Cable ARPU has increased steadily through the year, reflecting our drive to encourage “triple−play” bundling and a focus on
better quality customers. Our focus on acquiring new bundled customers and on cross−selling to existing customers is shown by
Revenue Generating Units (RGUs) per customer increasing from 1.99 at December 31, 2005 to 2.17 at December 31, 2006 and by the
percentage of our customers with “triple−play” growing from 29.3% at December 31, 2005 to 40.6% at December 31, 2006. These
increases arise primarily because the number of RGUs per customer and the percentage of customers with “triple−play” were higher in
the legacy Telewest business than in NTL.
Expenses
Operating costs. For the year ended December 31, 2006, operating costs, including network expenses, increased by 94.6% to
£1,572.8 million from £808.3 million during the same period in 2005. This increase is primarily attributable to the reverse acquisition
of Telewest and to the acquisition of Virgin Mobile.
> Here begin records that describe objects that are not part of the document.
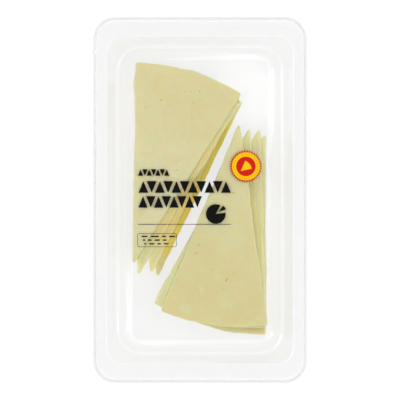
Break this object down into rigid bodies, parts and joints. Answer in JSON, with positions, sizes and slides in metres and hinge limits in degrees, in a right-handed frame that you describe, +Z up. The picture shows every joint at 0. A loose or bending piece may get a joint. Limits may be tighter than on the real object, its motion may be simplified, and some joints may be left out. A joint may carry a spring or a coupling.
{
  "type": "cheese wedge pack",
  "caption": "Clear sealed tray of thin triangular hard-cheese slices, fanned head to tail in flat stacks under a clear lid film with plain dark print and a round seal.",
  "frame": {"origin": "on the table under the middle of the tray", "axes": "+Z up out of the tray through the lid film, +Y along the tray's length towards the top of the print, +X towards the tray's right side as read from above"},
  "size_m": [0.1066, 0.183, 0.0262],
  "materials": {
    "clear_tray": "gloss",
    "clear_film": "gloss",
    "cheese_paste": "satin",
    "dark_ink": "satin",
    "yellow_ink": "satin",
    "red_ink": "satin"
  },
  "bodies": {
    "root": {"tray": "clear_tray", "lid_film": "clear_film", "left_slice_1": "cheese_paste", "left_slice_2": "cheese_paste", "left_slice_3": "cheese_paste", "left_slice_4": "cheese_paste", "right_slice_1": "cheese_paste", "right_slice_2": "cheese_paste", "right_slice_3": "cheese_paste", "right_slice_4": "cheese_paste"}
  },
  "joints": []
}
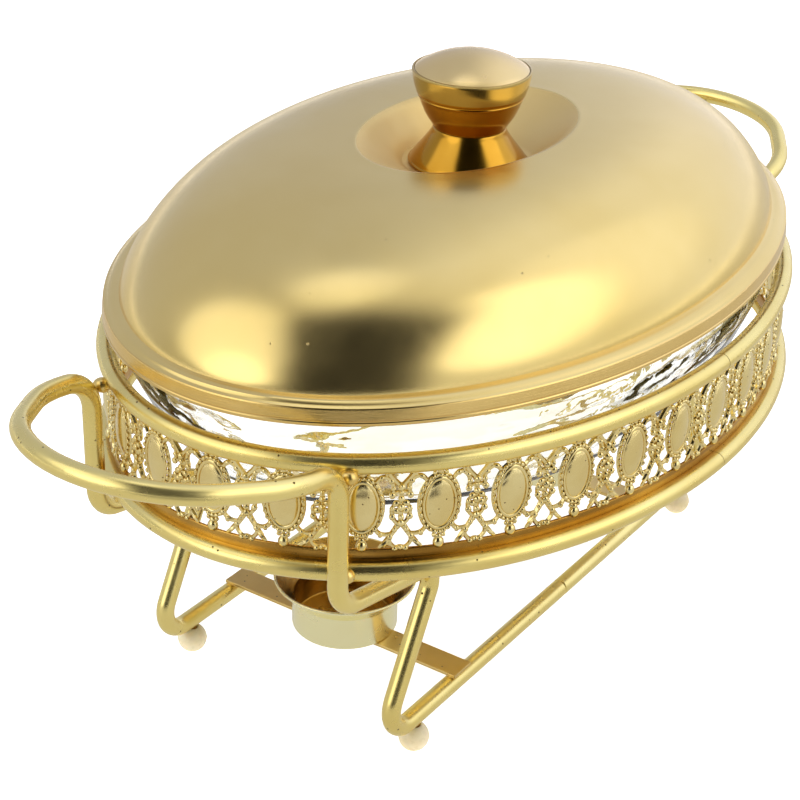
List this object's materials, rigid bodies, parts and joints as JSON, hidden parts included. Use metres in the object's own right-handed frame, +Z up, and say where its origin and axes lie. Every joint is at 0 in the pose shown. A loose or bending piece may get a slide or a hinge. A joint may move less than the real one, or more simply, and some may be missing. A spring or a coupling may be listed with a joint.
{
  "type": "oval food warmer",
  "caption": "Oval food warmer: bent-rod stand with handle bows and a pierced gallery, tea-light cups on straps, lift-out glass dish and lift-off domed lid with a turned knob.",
  "frame": {"origin": "on the floor under the middle of the oval", "axes": "+Z up, X along the oval from handle to handle, -Y towards the front"},
  "size_m": [0.4734, 0.2544, 0.2433],
  "materials": {
    "rod_gold": "polished light gold plating with fine pits",
    "gallery_gold": "cast filigree, bright crests and dark recesses",
    "braze": "smooth braze",
    "sheet_gold": "plated sheet, semi-gloss",
    "lid_gold": "satin gold, fine brushed rim band",
    "knob_gold": "mirror polished gold",
    "glass": "clear pressed glass",
    "foot": "translucent amber-white plastic",
    "steel": "plain steel"
  },
  "bodies": {
    "stand": {"frame_rod_left": "rod_gold", "frame_rod_right": "rod_gold", "upper_rail": "rod_gold", "lower_rail": "rod_gold", "gallery_band": "gallery_gold", "braze_spots": "braze", "strap_left": "sheet_gold", "strap_right": "sheet_gold", "burner_cup_left": "sheet_gold", "burner_cup_right": "sheet_gold", "base_dowel_front": "steel", "base_dowel_back": "steel", "upper_rail_dowel": "steel", "lower_rail_dowel": "steel", "ball_foot_left_front": "foot", "foot_peg_left_front": "rod_gold", "ball_foot_left_back": "foot", "foot_peg_left_back": "rod_gold", "ball_foot_right_front": "foot", "foot_peg_right_front": "rod_gold", "ball_foot_right_back": "foot", "foot_peg_right_back": "rod_gold"},
    "dish": {"glass_dish": "glass"},
    "lid": {"lid_shell": "lid_gold", "knob_cap": "lid_gold", "knob_collar": "knob_gold", "knob_bowl": "knob_gold", "knob_screw": "steel", "knob_washer": "steel"}
  },
  "joints": [
    {"name": "dish_lift", "type": "slide", "parent": "stand", "child": "dish", "axis": [0, 0, 1], "range_m": [0, 0.12]},
    {"name": "lid_lift", "type": "slide", "parent": "dish", "child": "lid", "axis": [0, 0, 1], "range_m": [0, 0.12]}
  ]
}
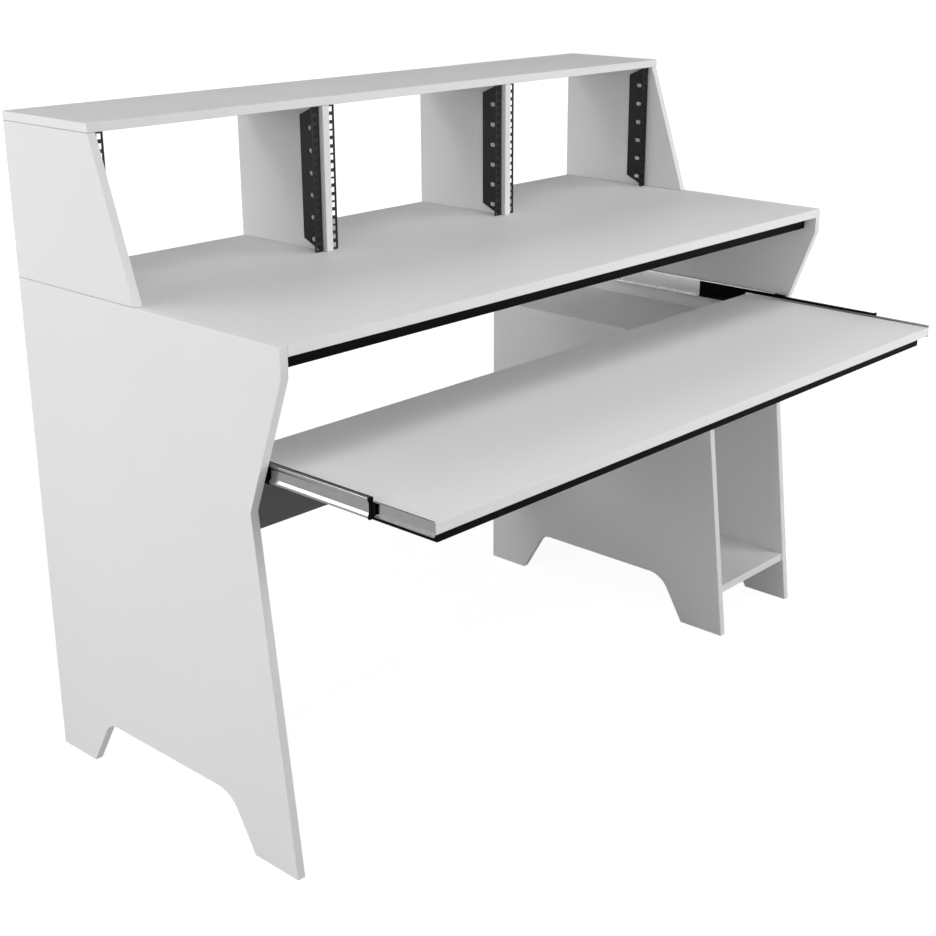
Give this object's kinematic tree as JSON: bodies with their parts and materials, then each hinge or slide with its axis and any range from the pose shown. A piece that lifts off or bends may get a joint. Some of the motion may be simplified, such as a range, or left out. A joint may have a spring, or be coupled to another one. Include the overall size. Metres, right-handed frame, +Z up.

Operating costs as a percentage of revenue increased to 43.7% for the year ended
December 31, 2006, from 41.5% for the same period in 2005, in part due to the inclusion of the Telewest content segment subsequent
to the reverse acquisition of Telewest and the new Mobile segment subsequent to the acquisition of Virgin Mobile, since these
segments have lower margins than our Cable segment.
Selling, general and administrative expenses. For the year ended December 31, 2006, selling, general and administrative
expenses increased by 87.8% to £906.9 million from £483.0 million for the same period in 2005. This increase is primarily attributable
to the reverse acquisition of Telewest and to the acquisition of Virgin Mobile. Selling, general and administrative expenses as a
percentage of revenue increased slightly to 25.2% for the year ended December 31, 2006, from 24.8% for the same period in 2005,
partly due to costs incurred in connection with the integration of NTL and Telewest and increased stock based compensation expense
offset by savings from lower employee related costs as a result of involuntary employee terminations in the year ended December 31,
2006.
In January 2007, we began the extensive marketing campaign behind our new Virgin Media rebrand. We expect this to increase
our normal marketing and advertising costs by over £25.0 million in 2007.
Other charges
Other charges of £67.0 million in the year ended December 31, 2006 relate primarily to employee termination costs and lease exit costs in
connection with our restructuring programs initiated in respect of the reverse acquisition of Telewest.